The Statutory Accounting Principles Working Group (SAPWG or the working group) readdressed the accounting issues for the application of Section 9010 of the Patient Protection and Affordable Care Act (PPACA) as amended by the Health Care and Education Reconciliation Act at the Spring 2013 NAIC meeting in Houston, TX. The PPACA calls for an annual assessment (excise tax or fee) to be charged to insurers beginning in 2014. The working group originally exposed the issue (SAPWG exposure draft, 2011-38 – Fees Payable to the Federal Government by Health Insurers) on March 6, 2013 with a comment deadline of March 26, 2013.
The current proposal calls for full accrual and expensing of the 2014 liability and full accrual of the 2015 liability for the year ended December 31, 2014. Expense recognition for subsequent payments of the fee would be phased in for three years. The impact on the statements of operations for the first three years of the PPACA excise tax per the current proposal has been summarized below:
|All of the 2014 accrual/fee would flow through as expenses in 2014||2/3 of the 2015 fee would flow through as expenses in 2015||1/3 of the 2016 fee would flow through as expenses in 2016|
|1/3 of the 2015 accrual would flow through as expenses in 2014||2/3 of the 2016 accrual/fee would flow through as expenses in 2015||All of the 2017 accrual/fee would flow through as expenses in 2016|
|2/3 of the 2015 accrual would flow through as surplus||1/3 of the 2016 accrual would flow through surplus|
Throughout the discussion, it became apparent that solvency is the most important factor in the working group’s decision. Since the risk-based capital (RBC) calculation is based on year-end surplus, they believe that the future obligations must be factored in to appropriately evaluate an insurer. The working group indicated that insurers have already built the anticipated fees into their premiums and income in advance of paying the fees, so it would be more appropriate to offset the earnings with matching expenses related to the fees rather than paying them out in dividends and executive compensation.
The working group discussed the content of the comment letters received from various departments of insurance, health insurers, and other interested parties (interested parties). In general the interested parties were all in disagreement with the proposal citing that the fees for any given year are a cost of doing business in that year, and should be recognized as an expense over the course of that year, which would be consistent with accounting principles generally accepted in the United States of America (US GAAP).
The recurring arguments made by the interested parties included:
- The obligating events occur only when the insurers provide health insurance in any given year, not before. Accrual for the fees in advance would be inconsistent guidance in existing Statements of Statutory Accounting Principles (SSAPs) including SSAP No. 5, which indicates that "the transaction or other event obligating the entity has already happened" for it to be considered a liability, and SSAP No. 35 (prior to the proposed revisions), which states that "the event obligating the entity to pay an imposed or probable assessment has occurred on or before the date of the financial statements" is a condition of an insurance-related assessment.
- The accounting treatment would result in additional rate increases for small business and consumers during a period of significant rate shock from the implementation of the PPACA.

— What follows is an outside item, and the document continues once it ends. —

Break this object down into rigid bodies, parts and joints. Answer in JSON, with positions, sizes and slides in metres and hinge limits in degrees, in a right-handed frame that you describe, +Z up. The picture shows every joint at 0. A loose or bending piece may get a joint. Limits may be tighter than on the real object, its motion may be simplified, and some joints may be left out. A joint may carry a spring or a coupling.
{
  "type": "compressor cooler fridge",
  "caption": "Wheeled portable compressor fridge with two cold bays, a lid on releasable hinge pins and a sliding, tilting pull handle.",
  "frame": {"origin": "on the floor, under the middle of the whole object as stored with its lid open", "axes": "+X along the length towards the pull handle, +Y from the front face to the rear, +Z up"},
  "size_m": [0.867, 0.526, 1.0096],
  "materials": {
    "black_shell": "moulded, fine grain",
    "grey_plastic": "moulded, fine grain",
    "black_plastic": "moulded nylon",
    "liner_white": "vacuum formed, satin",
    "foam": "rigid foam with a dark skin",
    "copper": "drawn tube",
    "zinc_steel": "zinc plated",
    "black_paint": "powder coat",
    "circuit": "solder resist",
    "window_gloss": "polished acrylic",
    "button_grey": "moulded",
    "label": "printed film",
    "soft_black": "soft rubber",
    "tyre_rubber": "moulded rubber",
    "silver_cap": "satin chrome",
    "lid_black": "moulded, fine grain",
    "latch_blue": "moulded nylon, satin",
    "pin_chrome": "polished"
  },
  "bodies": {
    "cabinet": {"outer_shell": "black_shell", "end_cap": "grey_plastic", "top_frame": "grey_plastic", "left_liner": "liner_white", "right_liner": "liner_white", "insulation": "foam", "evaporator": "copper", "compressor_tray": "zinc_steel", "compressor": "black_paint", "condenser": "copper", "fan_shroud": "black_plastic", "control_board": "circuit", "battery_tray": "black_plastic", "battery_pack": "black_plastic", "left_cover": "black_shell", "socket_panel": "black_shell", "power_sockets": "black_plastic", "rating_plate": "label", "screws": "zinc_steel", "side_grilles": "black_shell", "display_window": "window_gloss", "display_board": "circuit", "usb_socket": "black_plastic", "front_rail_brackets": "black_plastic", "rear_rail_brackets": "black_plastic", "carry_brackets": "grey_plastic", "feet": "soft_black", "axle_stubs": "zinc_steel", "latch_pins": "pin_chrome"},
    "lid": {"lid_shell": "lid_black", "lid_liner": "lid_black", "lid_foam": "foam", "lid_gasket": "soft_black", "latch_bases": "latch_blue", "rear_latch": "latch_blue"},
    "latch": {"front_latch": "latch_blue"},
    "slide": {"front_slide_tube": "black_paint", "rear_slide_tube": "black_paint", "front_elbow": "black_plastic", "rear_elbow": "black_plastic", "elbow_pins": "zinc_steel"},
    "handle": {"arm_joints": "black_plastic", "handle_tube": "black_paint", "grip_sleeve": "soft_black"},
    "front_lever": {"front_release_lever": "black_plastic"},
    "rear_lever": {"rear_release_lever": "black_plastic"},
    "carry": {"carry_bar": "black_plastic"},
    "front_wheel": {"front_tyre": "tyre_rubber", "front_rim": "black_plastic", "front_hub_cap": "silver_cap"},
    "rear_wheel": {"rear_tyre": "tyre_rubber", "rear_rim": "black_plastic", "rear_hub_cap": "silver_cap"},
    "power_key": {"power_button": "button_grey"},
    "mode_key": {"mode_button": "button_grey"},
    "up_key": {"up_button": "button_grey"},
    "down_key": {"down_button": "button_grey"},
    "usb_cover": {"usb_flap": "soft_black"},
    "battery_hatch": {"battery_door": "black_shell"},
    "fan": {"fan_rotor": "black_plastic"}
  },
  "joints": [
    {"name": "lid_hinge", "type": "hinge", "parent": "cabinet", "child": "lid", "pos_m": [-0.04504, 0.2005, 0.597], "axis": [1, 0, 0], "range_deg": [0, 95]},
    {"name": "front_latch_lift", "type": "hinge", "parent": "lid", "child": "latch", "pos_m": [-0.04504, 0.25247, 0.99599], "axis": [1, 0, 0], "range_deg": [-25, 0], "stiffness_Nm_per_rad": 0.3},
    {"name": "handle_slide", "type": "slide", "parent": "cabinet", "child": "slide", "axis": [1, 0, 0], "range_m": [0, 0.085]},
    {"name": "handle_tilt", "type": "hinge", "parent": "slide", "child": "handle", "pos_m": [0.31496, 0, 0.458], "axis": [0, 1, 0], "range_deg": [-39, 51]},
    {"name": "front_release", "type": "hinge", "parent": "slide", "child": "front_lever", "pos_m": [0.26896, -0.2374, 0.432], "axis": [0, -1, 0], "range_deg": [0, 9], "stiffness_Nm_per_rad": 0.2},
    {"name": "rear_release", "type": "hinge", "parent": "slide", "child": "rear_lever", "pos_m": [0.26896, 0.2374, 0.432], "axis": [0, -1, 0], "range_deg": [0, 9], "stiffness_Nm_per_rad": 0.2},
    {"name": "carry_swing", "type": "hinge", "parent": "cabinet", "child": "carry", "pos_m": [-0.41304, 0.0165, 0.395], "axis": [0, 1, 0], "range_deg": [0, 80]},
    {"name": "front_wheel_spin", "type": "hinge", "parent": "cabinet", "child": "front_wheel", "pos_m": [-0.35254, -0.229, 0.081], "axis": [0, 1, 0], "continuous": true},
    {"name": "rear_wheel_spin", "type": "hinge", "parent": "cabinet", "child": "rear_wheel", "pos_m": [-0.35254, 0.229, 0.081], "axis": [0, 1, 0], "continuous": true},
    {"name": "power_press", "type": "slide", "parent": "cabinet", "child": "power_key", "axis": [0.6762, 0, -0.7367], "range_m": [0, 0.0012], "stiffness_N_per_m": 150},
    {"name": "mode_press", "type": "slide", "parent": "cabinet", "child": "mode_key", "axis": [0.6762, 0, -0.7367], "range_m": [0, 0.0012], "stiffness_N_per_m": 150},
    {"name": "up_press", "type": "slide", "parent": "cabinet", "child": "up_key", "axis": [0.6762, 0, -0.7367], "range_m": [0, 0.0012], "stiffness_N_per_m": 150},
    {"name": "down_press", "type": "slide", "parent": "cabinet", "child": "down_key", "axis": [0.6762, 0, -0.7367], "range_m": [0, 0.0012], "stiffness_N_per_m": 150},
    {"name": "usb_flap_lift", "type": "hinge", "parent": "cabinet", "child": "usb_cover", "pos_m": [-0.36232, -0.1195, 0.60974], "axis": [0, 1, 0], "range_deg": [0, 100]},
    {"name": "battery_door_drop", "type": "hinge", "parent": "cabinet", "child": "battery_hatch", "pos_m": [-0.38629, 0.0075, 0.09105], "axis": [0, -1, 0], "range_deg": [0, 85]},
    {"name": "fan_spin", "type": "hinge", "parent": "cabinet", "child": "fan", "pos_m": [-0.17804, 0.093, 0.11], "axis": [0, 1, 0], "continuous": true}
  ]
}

- The statutory guidance would be inconsistent with US GAAP, which would require additional system changes and the use of resources at a time when significant resources are already being drained by the implementation of the PPACA.

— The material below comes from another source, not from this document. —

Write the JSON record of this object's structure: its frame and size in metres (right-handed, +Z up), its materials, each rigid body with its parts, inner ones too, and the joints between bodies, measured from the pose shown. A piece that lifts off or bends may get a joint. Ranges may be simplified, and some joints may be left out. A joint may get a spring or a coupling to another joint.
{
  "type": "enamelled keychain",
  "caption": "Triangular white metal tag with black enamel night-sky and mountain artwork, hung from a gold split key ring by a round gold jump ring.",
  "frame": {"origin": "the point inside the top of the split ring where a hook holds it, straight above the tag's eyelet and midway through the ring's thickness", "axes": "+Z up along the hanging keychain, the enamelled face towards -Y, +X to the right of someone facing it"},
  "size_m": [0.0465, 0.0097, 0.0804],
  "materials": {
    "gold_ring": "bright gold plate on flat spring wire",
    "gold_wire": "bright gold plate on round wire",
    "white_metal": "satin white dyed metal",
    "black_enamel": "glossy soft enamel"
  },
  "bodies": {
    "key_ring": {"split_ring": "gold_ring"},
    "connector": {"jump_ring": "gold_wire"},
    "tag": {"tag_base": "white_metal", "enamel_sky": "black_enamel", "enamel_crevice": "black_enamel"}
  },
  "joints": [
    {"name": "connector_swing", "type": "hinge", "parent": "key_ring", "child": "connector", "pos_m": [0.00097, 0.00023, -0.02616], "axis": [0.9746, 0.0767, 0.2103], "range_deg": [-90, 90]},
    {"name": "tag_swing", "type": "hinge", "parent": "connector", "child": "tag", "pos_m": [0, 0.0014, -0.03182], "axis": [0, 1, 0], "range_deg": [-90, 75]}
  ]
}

- Including the 2015 fee within the 2014 reporting year may require insurers to adjust pending rate filings, which would be very difficult since many states have established hard deadlines for rate filings in April.
- Lastly, the interested parties believe that the working group has failed to assess the impact of the proposal on medical loss ratio (MLR) accrual/rebate sufficiently, and that they will need to ensure that any proposal is consistent with the United States Department of Health and Human Services’ application of the fee for the MLR accrual/rebate calculations.

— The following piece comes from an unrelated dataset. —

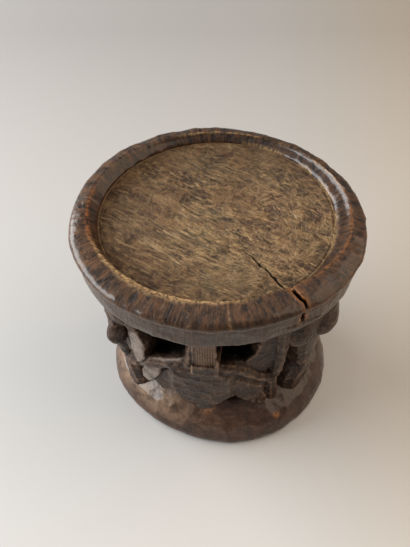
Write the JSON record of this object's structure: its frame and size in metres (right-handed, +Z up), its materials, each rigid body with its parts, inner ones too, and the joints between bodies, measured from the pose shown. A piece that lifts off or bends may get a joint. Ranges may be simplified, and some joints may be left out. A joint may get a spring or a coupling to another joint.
{
  "type": "carved round stool",
  "caption": "Low round wooden stool with a dished seat and raised rim, a base disc, and an openwork band of crouching figures with raised arms between them.",
  "frame": {"origin": "centre of the base's underside, on the floor", "axes": "+Z up along the stool's axis, the front towards -Y, +X to the right"},
  "size_m": [0.33, 0.33, 0.263],
  "materials": {
    "dark_wood": "dark brown hardwood with a glossy handled patina, worn to orange-brown on the edges",
    "worn_wood": "dry olive-brown seat floor, scratched and tooled, with a dull sheen"
  },
  "bodies": {
    "root": {"back_forearm_left": "dark_wood", "back_forearm_right": "dark_wood", "back_post": "dark_wood", "back_shin_left": "dark_wood", "back_shin_right": "dark_wood", "back_thigh_left": "dark_wood", "back_thigh_right": "dark_wood", "back_torso": "dark_wood", "back_upper_arm_left": "dark_wood", "back_upper_arm_right": "dark_wood", "base_disc": "dark_wood", "front_forearm_left": "dark_wood", "front_forearm_right": "dark_wood", "front_post": "dark_wood", "front_shin_left": "dark_wood", "front_shin_right": "dark_wood", "front_thigh_left": "dark_wood", "front_thigh_right": "dark_wood", "front_torso": "dark_wood", "front_upper_arm_left": "dark_wood", "front_upper_arm_right": "dark_wood", "knob_back_left": "dark_wood", "knob_back_right": "dark_wood", "knob_front_left_bead": "dark_wood", "knob_front_left_stub": "dark_wood", "knob_front_right": "dark_wood", "knob_right_side": "dark_wood", "left_forearm_left": "dark_wood", "left_forearm_right": "dark_wood", "left_post": "dark_wood", "left_shin_left": "dark_wood", "left_shin_right": "dark_wood", "left_thigh_left": "dark_wood", "left_thigh_right": "dark_wood", "left_torso": "dark_wood", "left_upper_arm_left": "dark_wood", "left_upper_arm_right": "dark_wood", "right_forearm_left": "dark_wood", "right_forearm_right": "dark_wood", "right_post": "dark_wood", "right_shin_left": "dark_wood", "right_shin_right": "dark_wood", "right_thigh_left": "dark_wood", "right_thigh_right": "dark_wood", "right_torso": "dark_wood", "right_upper_arm_left": "dark_wood", "right_upper_arm_right": "dark_wood", "seat_panel": "worn_wood", "seat_rim": "dark_wood"}
  },
  "joints": []
}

The interested parties’ recommendations for the treatment of the fees included a combination of disclosure without accrual or booking a portion of the fees as unearned premiums for the portion of the fees included in 2014 rates. It was also strongly suggested that the working group thoroughly evaluate the impact of the accounting treatment on the MLR accrual/rebate and that they gain a better understanding of the impact on rates as a result of early accrual. Lastly, the interested parties suggested that the working group have discussions with the lawmakers who drafted the PPACA before reaching a final conclusion on the accounting treatment.